The Mass of the Lord's Supper



Related imageWhen facebook began around ten years ago one of its first features was “relationship status”. From single, to relationship, to engaged, to married. Part of the fun for younger people was to watch their friend’s relationship statuses change from “Jim is single” to “Jim is in a relationship with  X” sometimes back to “Jim is single” again, but hopefully on to engagement and marriage.

Tonight I want to look at a different kind of relationship status and how Jesus’ Last Supper changed it.

The Last Supper doesn’t stand alone. It doesn’t make sense on its own. It can only be viewed in conjunction with the crucifixion. It also becomes the lens though which the crucifixion becomes meaningful. Let’s look at that together.

With hindsight we can speak of Jesus’ crucifixion as a sacrifice and as a spiritual event. But if you were standing on that hill watching it happen two thousand years ago you wouldn’t have recognised its significance. You would have thought you were watching the execution of a Jewish peasant accused of insurrection by the occupying Roman army. Nothing more, nothing less. It was happening to two other men at the same time.

Jesus knew his execution was inevitable. He had placed himself on a collision course with the ruling powers through his uncompromising preaching of a new way to understand God and a new way to live as followers of God. He disrupted the social order and knew that the noose was tightening around him. He could have accepted his martyr’s death with quiet disappointment, and that would have been the end of it.

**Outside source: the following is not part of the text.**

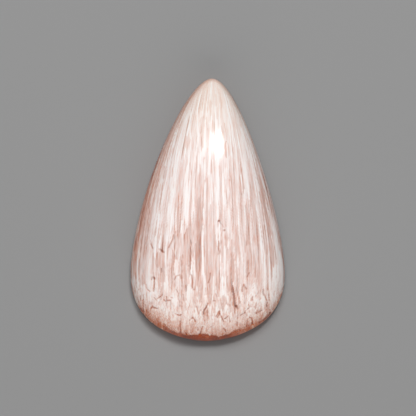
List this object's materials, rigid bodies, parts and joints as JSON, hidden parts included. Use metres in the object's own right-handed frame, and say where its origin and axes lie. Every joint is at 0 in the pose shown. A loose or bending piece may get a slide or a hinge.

But instead, Jesus consciously chose to offer his impending death to God as a sacrifice for all humanity. I’ll talk some more about how that works tomorrow, but for now, let’s see how Jesus brought that intentionality into the last meal he ate with his followers.
Jesus broke bread, and said “this is my body given up for you”. He poured wine and said “this is my blood poured out for you”. This made no sense when it was said by a healthy man that evening, until it is married to the breaking and giving up of Jesus’ body and the pouring out of his blood on the cross the next day. Jesus gave purpose to his death, symbolically enacting it in advance, and saying that it would be for them.

Jesus also used an important word, familiar to his hearers at the time, but less so for us: covenant. Jesus said that his blood sealed a new covenant. The covenant was the formally declared and enacted relationship between God and the Jewish nation, on behalf of all humanity. It was declared by God saying “you shall be my people, I shall be your God”. It came with expectations, that the people were to remain faithful to God, but throughout history they could never keep their side of the bargain, leaving them at various times sinful, adrift and alone in a hostile world.

Jesus’ intention was by his sacrifice on the cross to establish a new covenant in which he would stand in for all humanity, in which he would be utterly faithful to God’s call, even to the expense of his life. This is what Jesus did on the cross; be obedient to God till the end, and to be a sacrifice on our behalf.

Where do we fit in? It’s great that Jesus did this, but what about us?

Jesus asks for our involvement in his sacrifice. He instructed his disciples at the supper to do this meal again and again, and to do it in memory of him. St Paul would later reflect that every time we eat this bread and drink this cup we proclaim the death of the Lord, that is, what the Lord Jesus has done for us.

In the Greek and Roman pagan rituals of Jesus’ time, animals were regularly sacrificed to pagan gods. The meat was then eaten, and to eat it was to be involved in the sacrifice. In the same way, when we, here tonight eat the bread and drink the wine which have become Jesus’ Body and Blood, we are involved with Jesus’ sacrifice. We enter into it, and take part in the new covenant which it inaugurates.

In in doing so, Jesus changes our relationship status from adrift in the universe, undermined by our own sin, and existentially alone to in a covenant relationship with the Maker of the Universe. When we eat and drink of the eucharist, we are changed.
The old covenant came with a code of conduct. The famous ten commandments. The Jewish people agreed to keep them as their part of the covenant. Jesus however replaced these ten with just one: love one another. In biblical language love and service are interchangeable, and so Jesus was demonstrating the new covenant’s code of conduct when he washed his disciples’ feet, then told us to do the same.

It is not enough to passively receive the Eucharist. In receiving the Eucharist we take up Jesus’ challenge to love and service. Jesus’ disruption of unjust societies. His challenge to break down hierarchies and social barriers and in which service, not privilege, is greatness.

Tonight we do both of these things. We celebrate the eucharist. We proclaim Jesus’ death. We say “amen” to the new covenant as we receive communion. And we also wash one another’s feet now, to challenge ourselves to live out our new social status: loved and in communion with the God who loves us.